LeJournal: En quoi les données démographiques peuvent-elles aider les communes?
Philippe Wanner: Ce qui est compliqué en Suisse, c’est que les communes, qui disposent de nombreuses compétences, sont des entités très variables en termes de taille et de leviers d’action. Une commune d’une centaine d’habitant-es n’a évidemment pas les mêmes moyens qu’une commune qui en abrite 1000 fois plus. Dans cet immense patchwork, les modèles des démographes peuvent permettre de détecter les phénomènes qui mériteront une attention particulière dans le futur. Les données micro, à l’échelle des individus et des ménages, permettent de comprendre l’état des communes en termes d’âge, de sexe, de ressources humaines, de comportements familiaux, etc. À partir de projections, on peut donc prédire l’avenir démographique des communes: certaines vont vieillir très rapidement alors que d’autres vont rester relativement jeunes, par le biais d’une mobilité populationnelle. Nous souhaitons susciter une réflexion sur la nécessité d’utiliser ces données pour la planification à l’échelle communale afin de définir les mesures à mettre en place.
Avez-vous des exemples concrets?
Dans la petite commune jurassienne de Soubey, par exemple, il y a relativement peu d’enfants et 10% de la population a dépassé les 80 ans, une configuration qui s’explique par sa position périphérique, l’absence d’industries, etc. Il est évident que les pistes à creuser dans ce cas se trouvent dans les modes de soutien aux personnes âgées. À l’inverse, la commune de Bettens, dans le Gros-de-Vaud, connaît actuellement une très importante croissance démographique liée à l’extension de Lausanne – avec un quasi-doublement de la population en dix ans. Pour ces jeunes adultes qui arrivent dans un milieu rural, ce qui compte, ce sont les crèches, l’école et les possibilités de loisirs. Un phénomène similaire s’est produit dans les années 1980-1990 dans la région de Genève-Lausanne, où les villages paysans ont laissé place en quelques décennies à une population multiculturelle travaillant en ville. Ces communes rurales avaient clairement été prises de vitesse par un changement qui n’a pas seulement été urbanistique, mais aussi social, qu’elles n’avaient pas su anticiper.

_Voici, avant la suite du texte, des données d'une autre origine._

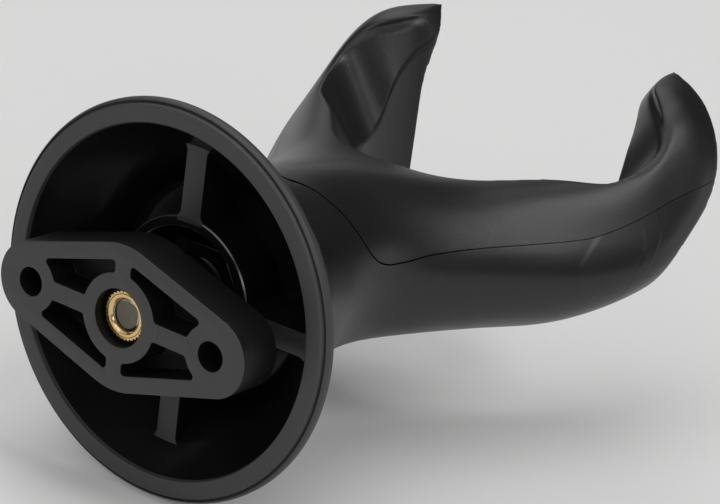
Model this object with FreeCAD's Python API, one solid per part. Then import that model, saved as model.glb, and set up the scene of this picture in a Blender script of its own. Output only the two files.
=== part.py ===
"""Wall guitar hanger.

A moulded plate is screwed flat to the wall. A brass insert in its middle holds an M6 stud, and the
hanger's neck runs on that stud by its thread: a round cup with four ribs hides the plate, and a
yoke with two upturned arms carries the instrument. The arms and the top of the neck are covered
by a soft pad that is moulded over the hard yoke body.

Frame: millimetres, +Z up, +Y into the wall, origin on the stud axis in the plate's wall face.
"""

import FreeCAD, Part
import math
import os
from FreeCAD import Vector

# ---------------------------------------------------------------- wall plate
plate_thick = 9.2            # front to back
plate_middle_radius = 13.9   # of the round middle
plate_end_radius = 7.6       # round each screw hole
screw_spacing = 42.7         # between the two screw holes
screw_hole_radius = 2.75
screw_head_radius = 5.2      # countersink on the front face
plate_wall = 3.2             # outer wall round the pockets
plate_web = 3.6              # the webs across and down
plate_floor = 3.0            # front skin in front of the pockets
screw_boss_radius = 5.8
middle_boss_radius = 8.4
pocket_corner = 0.7          # corner radius in the pockets
bore_radius = 5.45           # open bore round the insert's head
insert_recess = 1.8          # insert's face below the wall face

# ---------------------------------------------------------------- insert and stud
insert_head_radius = 4.6
insert_head_thick = 1.3
insert_teeth = 24
insert_tooth_depth = 0.45
insert_body_radius = 3.95
insert_front_skin = 0.8      # plate left in front of the insert
stud_radius = 3.0            # M6
stud_recess = 2.7            # stud's end below the wall face
stud_length = 30.0
stud_chamfer = 0.7
running_gap = 0.05           # radial, between the stud and what turns or slides on it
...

Les modèles démographiques auraient-ils permis à ces communes de mieux s’adapter?
Il est impossible de prévoir avec exactitude l’évolution d’une population. Trop de paramètres entrent en compte. Par exemple, le district de Viège, qui voyait sa population baisser, a explosé avec l’arrivée de l’entreprise Lonza. Certains événements peuvent créer des conditions difficiles à planifier pour les communes, comme le serait par exemple l’ouverture d’une école internationale. En revanche, il est possible, à partir d’une population que l’on connaît aujourd’hui, de déterminer un certain nombre de facteurs pour les dix à quinze ans à venir: combien il y aura de personnes âgées et d’enfants, quels seront les besoins d’infrastructures scolaires et parascolaires, etc. Concrètement, cela signifie qu’à Genève, où il faut dix à vingt ans pour construire un établissement médico-social (EMS), il est nécessaire de réfléchir dès maintenant au nombre futur d’individus qui se retrouveront seuls et en situation de dépendance. À l’heure actuelle, on observe une sous-utilisation flagrante des données démographiques à l’échelle communale, mais aussi régionale, en matière de planification. L’affaire du «trou de Tolochenaz» – incident qui avait totalement paralysé la ligne CFF Lausanne-Genève en novembre dernier – a notamment montré à quel point les besoins en mobilité ont été sous-estimés.
Vous venez de publier une étude qui montre qu’un ménage sur six vit dans la précarité en Suisse. Cette donnée a-t-elle une incidence sur la planification?
La planification et la gestion communale sont liées aux moyens nécessaires à leur mise en œuvre. Avec de «bon-nes» contribuables – des personnes actives avec des niveaux de formation élevés –, les recettes fiscales sont relativement importantes et permettent une marge de manœuvre que n’ont par exemple pas les communes vieillissantes. La tentation est forte d’attirer les riches en laissant de côté les pauvres. Certaines communes valaisannes vont jusqu’à offrir de l’argent à celles et ceux qui construisent sur leur territoire. Cette ségrégation reste encore limitée par rapport à d’autres modèles, notamment aux États-Unis, mais cette chasse aux contribuables aisé-es semble malheureusement intéresser davantage les communes que la planification.